报告题目:Unveiling the material’s photo/electrochemical properties correlated with its electronic structures
报告人:苏大为 教授 (墨尔本皇家理工大学)
邀请人:田宏伟 教授
主持人:田宏伟 教授
报告时间:2024年7月17日 10:00-11:00
报告地点:中心校区唐敖庆楼D区429会议室
主办单位:汽车材料教育部重点实验室,吉林大学材料科学与工程学院
报告摘要:Structure (from atomic and electronic level)-performance correlation demonstrates the crucial impact of complex surface chemistry and nanostructure on photo/electrochemical performance, which is also a persistent barrier for rationally designing photo/electrode materials. To rational design materials for their superior photo/electrochemical properties can only rely on the unveiling of the correlation between their electronic structures' evolution along the testing processes. Therefore, from the electronic level to develop the spatial- and time-resolved light interaction technology can the photo/electrochemical reactions processes be deeply understood. Therefore, here I showcase several recent works about investigating the intrinsic properties of the materials correlated with their subtle micro-structure variation, including,
1.Through a combination of theoretical calculations and experiments, I recently revealed how water molecules drive moisture electric generators (MEGs) in three main ways: 1). Water molecules are absorbed on the material's surface and split into hydroxy groups and protons due to the material's polarizability and static electric potential. This process changes the electrochemical potential of the materials. 2). Protons from the water splitting act as charge carriers. 3). Hydrogen bonds in water molecules help drive these charge carriers between electrodes, maintaining the current flow.
The study shows that anatase TiO2 materials can change output voltage based on differences in work function, influenced by surface adsorbed species and the material's crystal facets. This work clarifies the general working principle of MEGs.[1]

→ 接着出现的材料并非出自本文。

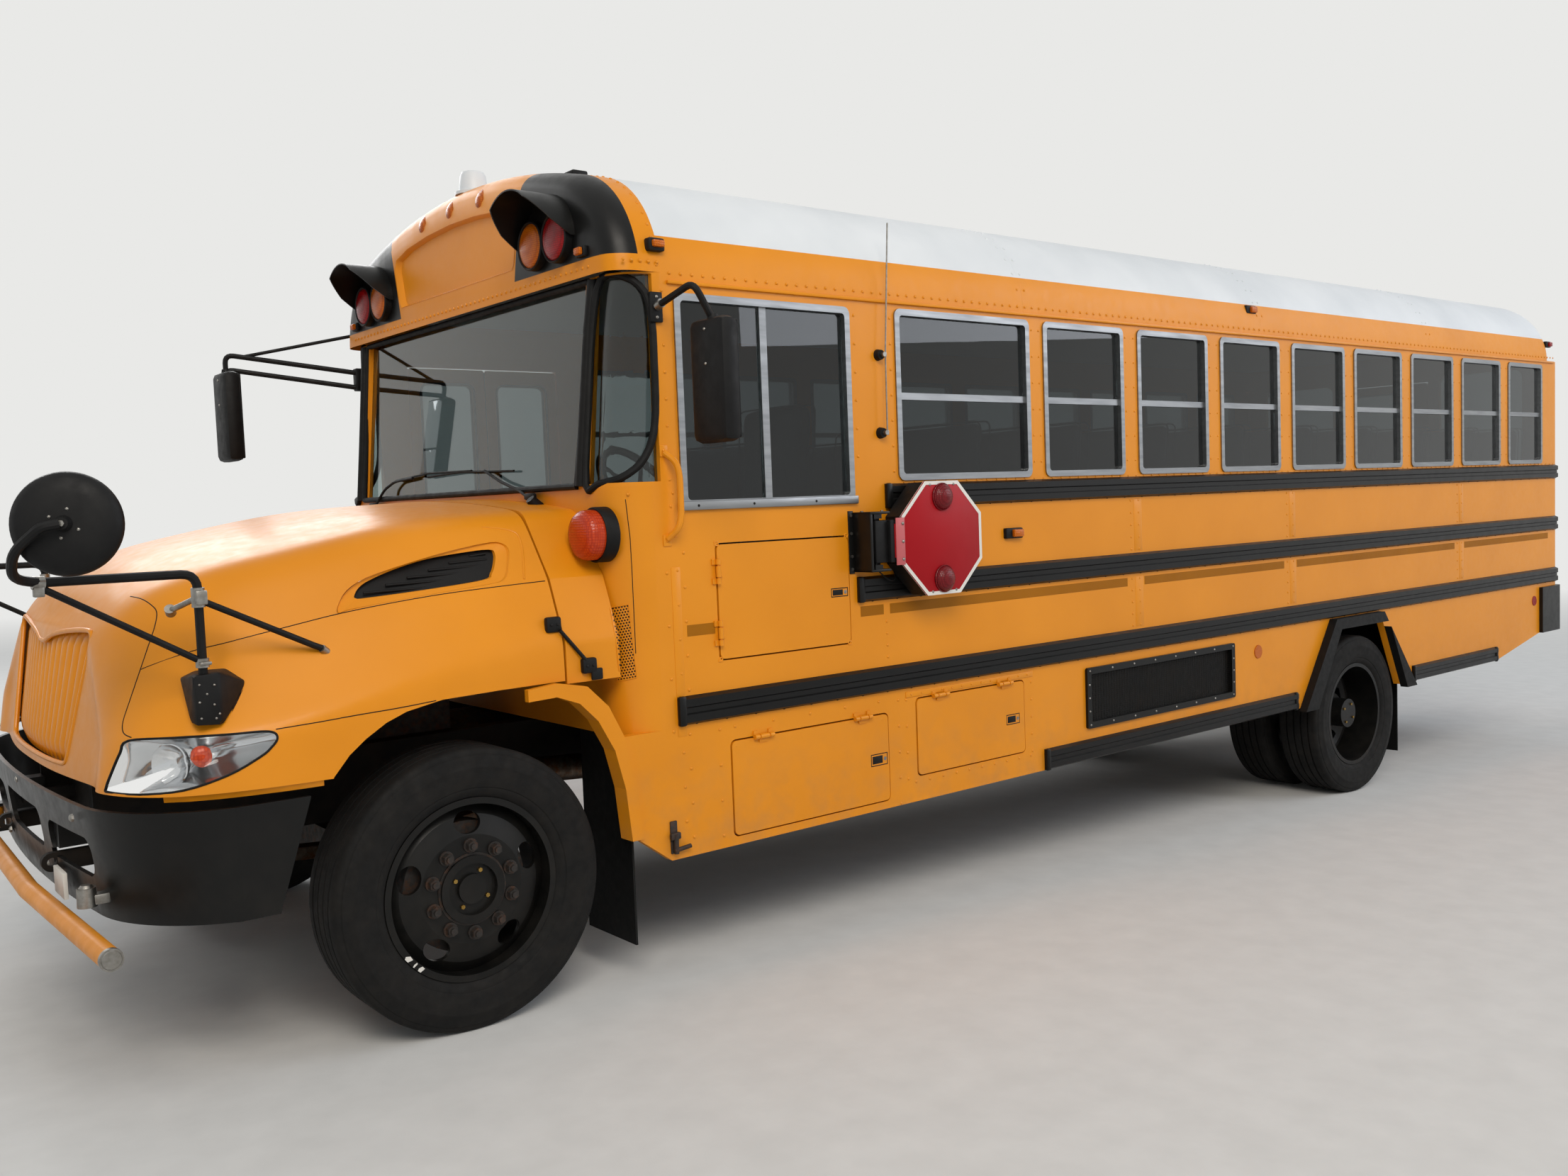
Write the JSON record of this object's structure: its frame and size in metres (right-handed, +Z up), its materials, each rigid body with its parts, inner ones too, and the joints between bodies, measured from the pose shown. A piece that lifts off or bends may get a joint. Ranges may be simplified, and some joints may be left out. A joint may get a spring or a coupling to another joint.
{
  "type": "school bus",
  "caption": "Conventional school bus with a tilting hood, hollow cabin, bench seats, stop arm, crossing arm and hinged doors.",
  "frame": {"origin": "on the road under the middle of the bus's overall box", "axes": "+X forward, +Y to the driver's side, +Z up from the road; the body itself stands 1.64 degrees tail high"},
  "size_m": [9.7772, 3.05, 3.2209],
  "materials": {
    "yellow paint": "gloss",
    "white paint": "gloss",
    "black paint": "satin",
    "frame paint": "matte",
    "stop red paint": "satin",
    "window frame": "satin",
    "glass": "gloss",
    "tyre": "matte",
    "rubber": "matte",
    "mirror housing": "satin",
    "lamp lens": "gloss",
    "headlamp lens": "gloss",
    "vent plastic": "matte",
    "seat cover": "satin",
    "dash plastic": "matte",
    "floor cover": "matte",
    "cast iron": "matte",
    "steel": "satin"
  },
  "bodies": {
    "bus_body": {"bench_seats_left": "seat cover", "bench_seats_right": "seat cover", "bus_floor": "floor cover", "chassis_frame": "frame paint", "drive_shaft": "steel", "driver_station": "dash plastic", "engine": "cast iron", "exhaust": "steel", "front_axle": "cast iron", "front_body": "yellow paint", "front_bumper": "black paint", "front_roof_cap": "yellow paint", "fuel_tank": "frame paint", "lamp_visors": "black paint", "leaf_springs": "steel", "left_side_wall": "yellow paint", "marker_lamps": "lamp lens", "rear_axle": "cast iron", "rear_bumper": "black paint", "rear_view_mirrors": "mirror housing", "rear_wall": "yellow paint", "right_side_wall": "yellow paint", "roof": "white paint", "rub_rails": "black paint", "side_grille": "vent plastic", "stop_arm_bracket": "black paint", "warning_lamps": "lamp lens", "wheel_arch_rubber": "rubber", "window_frames": "window frame", "window_glass": "glass", "windshield": "glass"},
    "hood_body": {"hood": "yellow paint", "grille": "yellow paint", "headlamps": "headlamp lens", "hood_vents": "vent plastic", "cross_view_mirrors": "mirror housing"},
    "stop_arm": {"stop_arm": "stop red paint"},
    "crossing_arm": {"crossing_arm": "yellow paint"},
    "entrance_door_front": {"entrance_door_front": "yellow paint"},
    "entrance_door_rear": {"entrance_door_rear": "yellow paint"},
    "exit_door": {"exit_door": "yellow paint"},
    "electric_door": {"electric_door": "yellow paint"},
    "battery_door": {"battery_door": "yellow paint"},
    "fuel_door": {"fuel_door": "yellow paint"},
    "steer_left": {"knuckle_left": "cast iron"},
    "steer_right": {"knuckle_right": "cast iron"},
    "front_left_wheel": {"front_tyre_left": "tyre", "front_wheel_left": "black paint"},
    "front_right_wheel": {"front_tyre_right": "tyre", "front_wheel_right": "black paint"},
    "rear_left_wheels": {"rear_tyres_left": "tyre", "rear_wheels_left": "black paint"},
    "rear_right_wheels": {"rear_tyres_right": "tyre", "rear_wheels_right": "black paint"}
  },
  "joints": [
    {"name": "steer_left", "type": "hinge", "parent": "bus_body", "child": "steer_left", "pos_m": [3.59242, 0.86, 0.46], "axis": [0.0286, 0, 0.9996], "range_deg": [-35, 35]},
    {"name": "steer_right", "type": "hinge", "parent": "bus_body", "child": "steer_right", "pos_m": [3.59242, -0.86, 0.46], "axis": [0.0286, 0, 0.9996], "range_deg": [-35, 35]},
    {"name": "front_left_spin", "type": "hinge", "parent": "steer_left", "child": "front_left_wheel", "pos_m": [3.59242, 1.046, 0.46], "axis": [0, 1, 0], "continuous": true},
    {"name": "front_right_spin", "type": "hinge", "parent": "steer_right", "child": "front_right_wheel", "pos_m": [3.59242, -1.046, 0.46], "axis": [0, 1, 0], "continuous": true},
    {"name": "rear_left_spin", "type": "hinge", "parent": "bus_body", "child": "rear_left_wheels", "pos_m": [-1.99787, 0.92, 0.46], "axis": [0, 1, 0], "continuous": true},
    {"name": "rear_right_spin", "type": "hinge", "parent": "bus_body", "child": "rear_right_wheels", "pos_m": [-1.99787, -0.92, 0.46], "axis": [0, 1, 0], "continuous": true},
    {"name": "hood_tilt", "type": "hinge", "parent": "bus_body", "child": "hood_body", "pos_m": [4.6043, 0, 0.68613], "axis": [0, 1, 0], "range_deg": [0, 60]},
    {"name": "stop_arm_swing", "type": "hinge", "parent": "bus_body", "child": "stop_arm", "pos_m": [1.9429, 1.3, 1.54866], "axis": [-0.0286, 0, -0.9996], "range_deg": [0, 90]},
    {"name": "crossing_arm_swing", "type": "hinge", "parent": "bus_body", "child": "crossing_arm", "pos_m": [4.63171, -0.89, 0.52528], "axis": [-0.0286, 0, -0.9996], "range_deg": [0, 90]},
    {"name": "entrance_front_swing", "type": "hinge", "parent": "bus_body", "child": "entrance_door_front", "pos_m": [2.72426, -1.2315, 1.51528], "axis": [0.0286, 0, 0.9996], "range_deg": [0, 88]},
    {"name": "entrance_rear_swing", "type": "hinge", "parent": "bus_body", "child": "entrance_door_rear", "pos_m": [1.9006, -1.2315, 1.53886], "axis": [-0.0286, 0, -0.9996], "range_deg": [0, 88]},
    {"name": "exit_door_swing", "type": "hinge", "parent": "bus_body", "child": "exit_door", "pos_m": [-4.79686, -0.337, 1.91571], "axis": [0.0286, 0, 0.9996], "range_deg": [0, 110]},
    {"name": "electric_door_swing", "type": "hinge", "parent": "bus_body", "child": "electric_door", "pos_m": [2.64728, 1.2315, 1.34241], "axis": [-0.0286, 0, -0.9996], "range_deg": [0, 110]},
    {"name": "battery_door_swing", "type": "hinge", "parent": "bus_body", "child": "battery_door", "pos_m": [2.15791, 1.2315, 0.84722], "axis": [0.9996, 0, -0.0286], "range_deg": [0, 85]},
    {"name": "fuel_door_swing", "type": "hinge", "parent": "bus_body", "child": "fuel_door", "pos_m": [1.26936, 1.2315, 0.91067], "axis": [0.9996, 0, -0.0286], "range_deg": [0, 85]}
  ],
  "couplings": [
    {"joint": "steer_right", "follows": "steer_left", "ratio": 1},
    {"joint": "entrance_rear_swing", "follows": "entrance_front_swing", "ratio": 1}
  ]
}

2.The heterojunction approach enhances photoelectric current for reactions like hydrogen evolution by improving the separation of photogenerated electrons and holes through proper band alignment between two materials. Most research focuses on different bulk nanomaterials, but few examine crystal structure effects. I unveiled a new way to optimize band alignments in heterogeneous catalysts for better photoelectric properties by looking at polyheptazine-structured g-C3N4 and wurtzite CdS. It finds that higher annealing temperatures make CdS expose its (110) facets, forming an S-scheme heterojunction with g-C3N4. This junction speeds up electron-hole recombination and enhances their separation, improving photocatalytic hydrogen evolution reaction (HER) performance.[2]
3.Ion transfer issues and chemical instability in Zn anodes cause dendrites and side reactions. I recently introduced a Bi/Bi2O3 hybrid interphase that: 1) Protects the interface to suppress side reactions. 2). Prevents dendrite formation by favorably dissociating Zn atomic clusters. The Zn@Bi/Bi2O3 cell achieves high plating capacity (1.88 Ah cm-2 at 5 mA cm-2) and lasts over 300 hours at high current density. The Zn@Bi/Bi2O3||MnO2 full-cell retains 86.7% capacity after 500 cycles at 1 A g-1, outperforming most interphases. The scaled-up battery (6 V, 1 Ah) combined with a photovoltaic panel shows excellent energy storage and long output (12 h). This approach promises ultrastable Zn anodes and applications in other metal-based batteries.[3]
References:
[1] Advanced Energy Materials. First published: 14 May 2024 https://doi.org/10.1002/aenm.202400590
[2] Advanced Functional Materials. First published: 19 May 2024 https://doi-org.ezproxy.lib.uts.edu.au/10.1002/adfm.202404585
[3] Advanced Materials. Volume36, Issue19 May 9, 2024, 2400237
报告人简介:
Dawei Su is a full professor in Applied Chemistry & Environmental Science at the School of Science, STEM College, RMIT University. Prof. Su has shown himself to be extremely capable in both Teaching and Research and the interplay of theory, best practice and experimental cutting-edge research. Dawei has a background in material science. His research relates to advanced energy storage, conversion, and catalytical hydrogen evolution. His unique background allows him to integrate materials science and physics with chemistry and nanotechnology. This synergy combines his expertise in experimental work (synthesis, characterization, quantitative analysis) and atomic-scale and electronic-scale theoretical investigations (quantum chemistry, density functional theory and Ab Initio molecular dynamics).
He is leading the research programs (ARC DECRA, DP, LP, LIFE’s and ARENA, CRC, amongst others) centred on unveiling the material’s electrochemical or photochemical properties correlated with their electronic structures via the combination of in-situ spectroscopies and theoretical investigations. He has driven fundamental advances in designing chemically and structurally tunable materials and uncovering the impact of materials’ properties on electro(photo)chemical performance.